> What you have to do
Look through the data below and extract, unchanged, the lines from the one that contains "over_cap();" to the one that contains "cad_parts[node].hide_render = cad_parts[node].hide_viewport", both included.

> Data lines
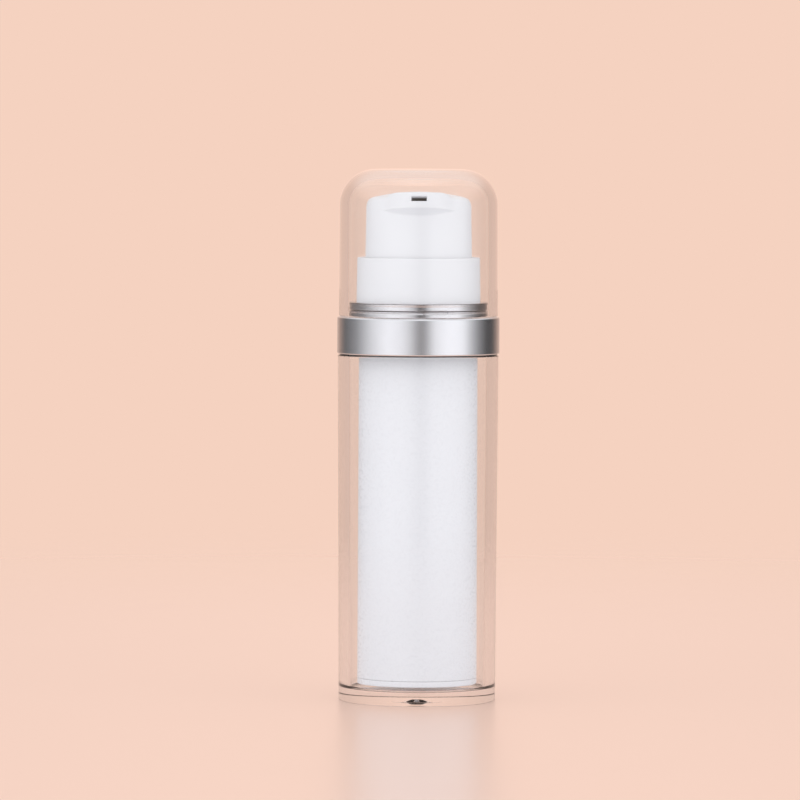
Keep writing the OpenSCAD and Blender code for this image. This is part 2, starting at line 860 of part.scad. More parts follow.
// The clear outer sleeve: a thick-floored cup whose neck the collar snaps over
module outer_sleeve() {
    snap_h = 0.6;
    snap_depth = 0.3;
    under = 1;
    gate_setback = 0.3;
    color(clear_plastic)
        difference() {
            rotate_extrude()
                polygon(concat(
                    [[0, 0]],
                    arc(sleeve_foot_r - foot_edge_r, foot_edge_r, foot_edge_r, -90, 0),
                    [
                        [sleeve_top_r, shoulder_z],
                        [sleeve_neck_r, shoulder_z],
                        [sleeve_neck_r, snap_z - snap_h],
                        [sleeve_neck_r - snap_depth, snap_z - snap_h / 2],
                        [sleeve_neck_r - snap_depth, snap_z + snap_h / 2],
                        [sleeve_neck_r, snap_z + snap_h],
                        [sleeve_neck_r, sleeve_rim_z],
                        [sleeve_bore_top_r, sleeve_rim_z],
                        [sleeve_bore_top_r, shoulder_z]
                    ],
                    arc(
                        sleeve_bore_foot_r - floor_corner_r,
                        floor_t + floor_corner_r,
                        floor_corner_r,
                        0,
                        -90
                    ),
                    [[0, floor_t]]
                ));
            // Moulding dimple with its gate stub
            translate([0, 0, -under])
                difference() {
                    cylinder(r1 = dimple_r + 0.5, r2 = dimple_r - 0.4, h = under + dimple_h);
                    translate([0, 0, under + gate_setback])
                        cylinder(r = gate_r, h = under + dimple_h);
                }
        }
}

over_cap();
actuator_shell();
nozzle_core();
outlet_ball();
return_spring();
pump_stem();
piston_rod();
pump_piston();
lock_ring();
pump_closure();
neck_gasket();
pump_housing();
inlet_ball();
neck_sleeve();
collar_ring();
collar_band();
inner_bottle();
base_cap();
follower_piston();
outer_sleeve();
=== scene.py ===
import math

import bpy
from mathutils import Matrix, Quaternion, Vector


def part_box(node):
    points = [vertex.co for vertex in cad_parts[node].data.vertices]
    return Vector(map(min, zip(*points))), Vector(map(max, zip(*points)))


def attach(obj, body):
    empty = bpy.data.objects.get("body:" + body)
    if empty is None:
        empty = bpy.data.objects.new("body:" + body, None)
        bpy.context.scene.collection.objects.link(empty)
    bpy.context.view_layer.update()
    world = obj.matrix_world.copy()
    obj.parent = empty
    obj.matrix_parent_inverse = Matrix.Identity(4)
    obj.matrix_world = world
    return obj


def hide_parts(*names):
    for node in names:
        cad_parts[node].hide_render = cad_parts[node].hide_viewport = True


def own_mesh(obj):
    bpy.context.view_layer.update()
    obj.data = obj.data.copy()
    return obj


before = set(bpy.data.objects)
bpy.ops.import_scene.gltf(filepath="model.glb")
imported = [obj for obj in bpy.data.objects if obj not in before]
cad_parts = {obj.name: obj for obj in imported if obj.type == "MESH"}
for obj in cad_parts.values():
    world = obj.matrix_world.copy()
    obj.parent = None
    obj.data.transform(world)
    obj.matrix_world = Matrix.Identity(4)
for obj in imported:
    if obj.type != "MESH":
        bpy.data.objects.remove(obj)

bl_info = {
    "name": "Airless pump bottle",
    "version": (1, 0, 0),
    "blender": (4, 5, 0),
    "location": "3D View > Sidebar > Bottle",
    "description": "Models the shells, collar and materials of a double-wall airless pump bottle",
    "category": "Add Mesh",
}

MM = 0.001
UP = (0, 0, 1)
TURN = 2 * math.pi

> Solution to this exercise
over_cap();
actuator_shell();
nozzle_core();
outlet_ball();
return_spring();
pump_stem();
piston_rod();
pump_piston();
lock_ring();
pump_closure();
neck_gasket();
pump_housing();
inlet_ball();
neck_sleeve();
collar_ring();
collar_band();
inner_bottle();
base_cap();
follower_piston();
outer_sleeve();
=== scene.py ===
import math

import bpy
from mathutils import Matrix, Quaternion, Vector


def part_box(node):
    points = [vertex.co for vertex in cad_parts[node].data.vertices]
    return Vector(map(min, zip(*points))), Vector(map(max, zip(*points)))


def attach(obj, body):
    empty = bpy.data.objects.get("body:" + body)
    if empty is None:
        empty = bpy.data.objects.new("body:" + body, None)
        bpy.context.scene.collection.objects.link(empty)
    bpy.context.view_layer.update()
    world = obj.matrix_world.copy()
    obj.parent = empty
    obj.matrix_parent_inverse = Matrix.Identity(4)
    obj.matrix_world = world
    return obj


def hide_parts(*names):
    for node in names:
        cad_parts[node].hide_render = cad_parts[node].hide_viewport = True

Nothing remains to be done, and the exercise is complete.